“Worker filings for unemployment benefits dropped to 712,000 last week, nearing their lowest level since the pandemic fueled a surge in layoffs last March,” WSJ writes.
Why It Matters: Jobless claims have fallen pretty noticeably in the last few weeks, and “last week’s seasonally adjusted total was about 200,000 below an early January peak.” It’s hard to say — things are a bit unclear — and the ongoing impact of Covid-19 still weighs heavy, but we could be on a path to a return here.
- The lowest weekly jobless claims mark, since the pandemic started, was 711,000 in November.
- In 2019, the weekly average was roughly 218,000 and the pre-pandemic high was 695,000.
Other Details Suggesting Recovery:
- We saw employers add 379,000 jobs in February.
- Government stimulus boosted household income and spending to start the year, and there looks to be more on the way.
- “According to the jobs site Indeed, the number of job postings on March 5 was 6.7% above their pre-pandemic level.”
“Americans extracted more cash from their homes through cash-out refinancings in 2020 than in any year since the financial crisis,” WSJ writes.

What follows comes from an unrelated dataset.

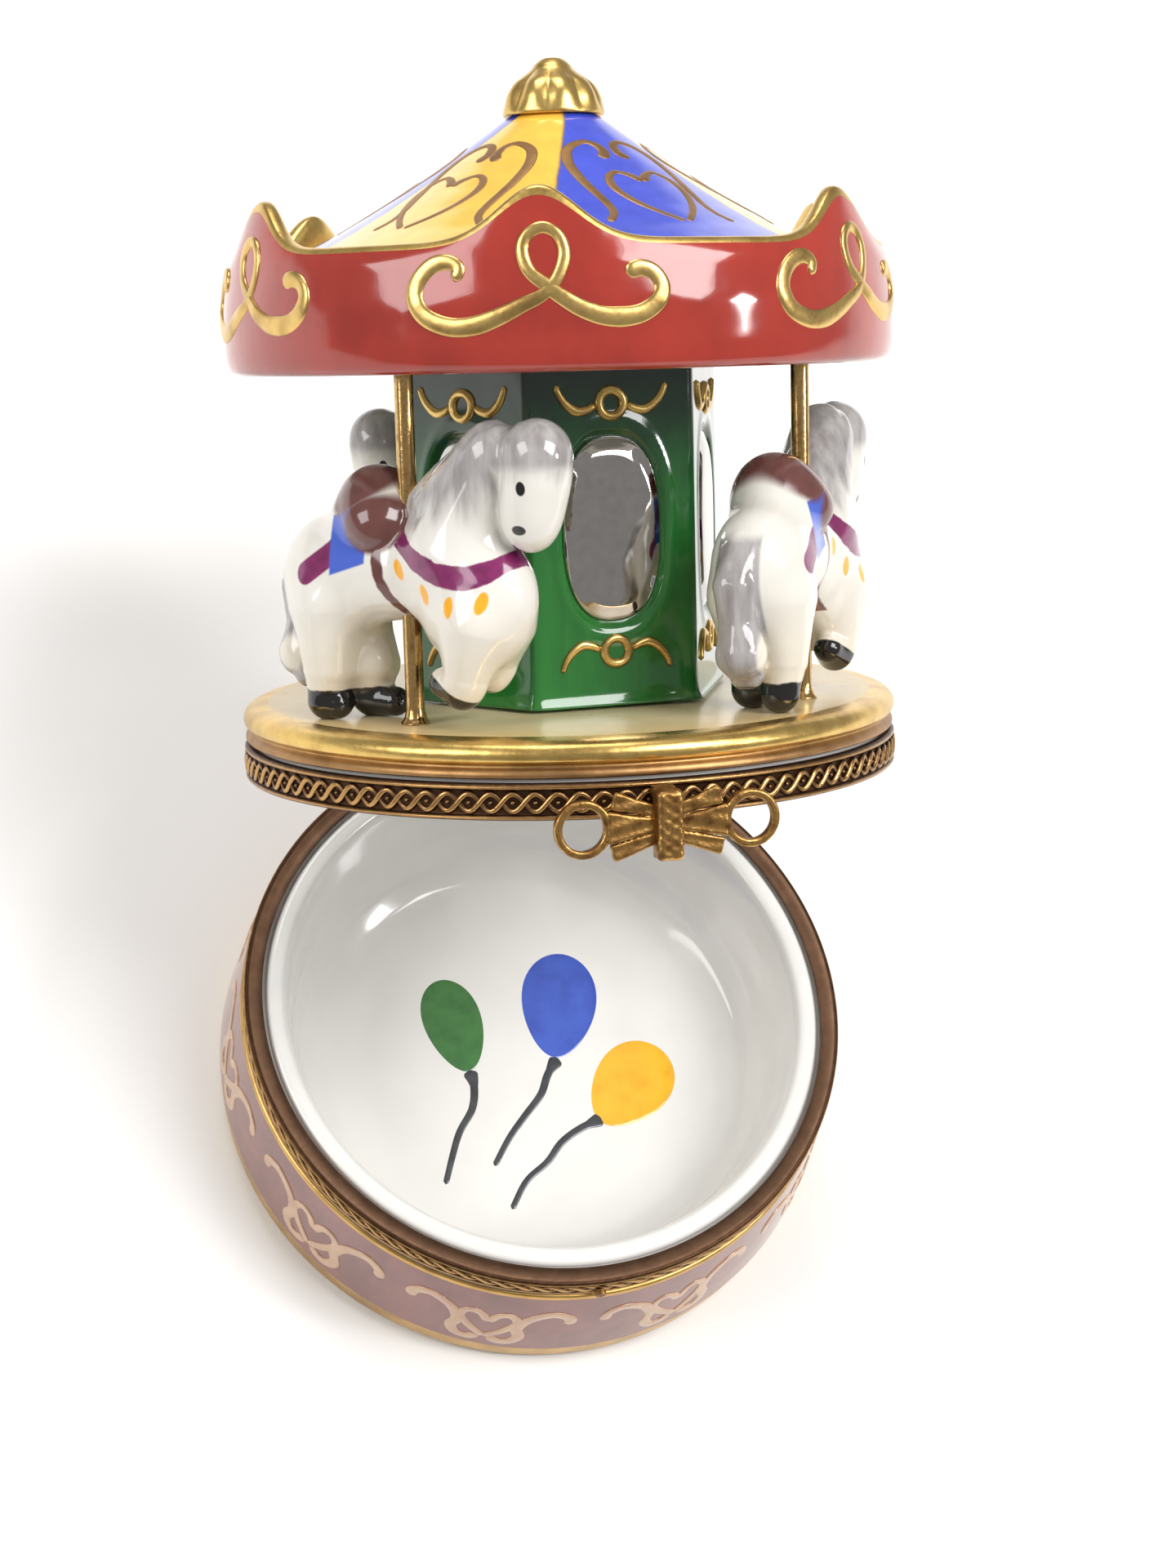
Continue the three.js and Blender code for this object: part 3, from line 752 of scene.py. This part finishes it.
def bezel(name, height, side, body, place, shift):
    """A brass bezel: a flat rim and a skirt with two borders and two waves that cross each other."""
    face = BEZEL_R - 0.3
    edge = face + 0.12
    section = [
        [BEZEL_LIP_R, 0.1], [face, 0.1], [edge, 0.16], [BEZEL_R, 0.35], [edge, 0.55], [face, 0.62],
        [face, height - 0.62], [edge, height - 0.55], [BEZEL_R, height - 0.33], [edge, height - 0.1],
        [face, height], [BEZEL_INNER, height], [BEZEL_INNER, 0.8], [BEZEL_LIP_R, 0.8], [BEZEL_LIP_R, 0.1],
    ]
    rows = filleted(section, 0.08, 3)
    rows = np.stack([rows[:, 0], shift + side * rows[:, 1]], 1)
    waves, steps = 50, 50 * 14
    turn = np.arange(steps) * 2 * math.pi / steps
    out = outward(turn)
    middle, swing = height / 2, height / 2 - 0.88
    parts = [turned(rows, 288)]
    for phase in (0, math.pi):
        z = middle + swing * np.sin(waves * turn + phase)
        lift = 0.1 * np.cos(waves * turn + phase)
        path = out * (face + lift)[:, None] + np.outer(shift + side * z, UP)
        parts.append(bead(path, out, 0.26, 0.28, closed=True, sides=5))
    for k in range(2 * waves):
        at = math.pi * (k + 0.5) / waves
        normal = outward(at)
        tangent = np.array([math.cos(at), math.sin(at), 0])
        centre = normal * face + UP * (shift + side * middle)
        stud = [centre + tangent * t for t in (-0.25, -0.1, 0.1, 0.25)]
        parts.append(bead(stud, [normal] * 4, 0.2, 0.24, sides=4))
    piece(f"{name}_relief", merged(parts), RELIEF_BRASS, place, body, [name])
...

- In 2020, U.S. homeowners grabbed around $153 billion in home equity. It’s a 42% improvement from 2019 and the most since 2007, according to Freddie Mac.
- Lenders churned out a record number of mortgages in 2020, “fueled by about $2.8 trillion in refis, according to mortgage data firm Black Knight Inc.”
Why It Matters: Whether it was cushioning themselves against tumultuous economic conditions or building/redecorating, consumers cashed in the opportunity in waves. Home prices generally tend to fall during recessions, but Covid-19 has had the opposite effect. They’re booming.
The Outlook: The average rate on a 30-year fixed mortgage dropped below 3% for the first time in 2020, making refinancing appealing. But those rates are already starting to tick back up, so we have to watch closely where it goes.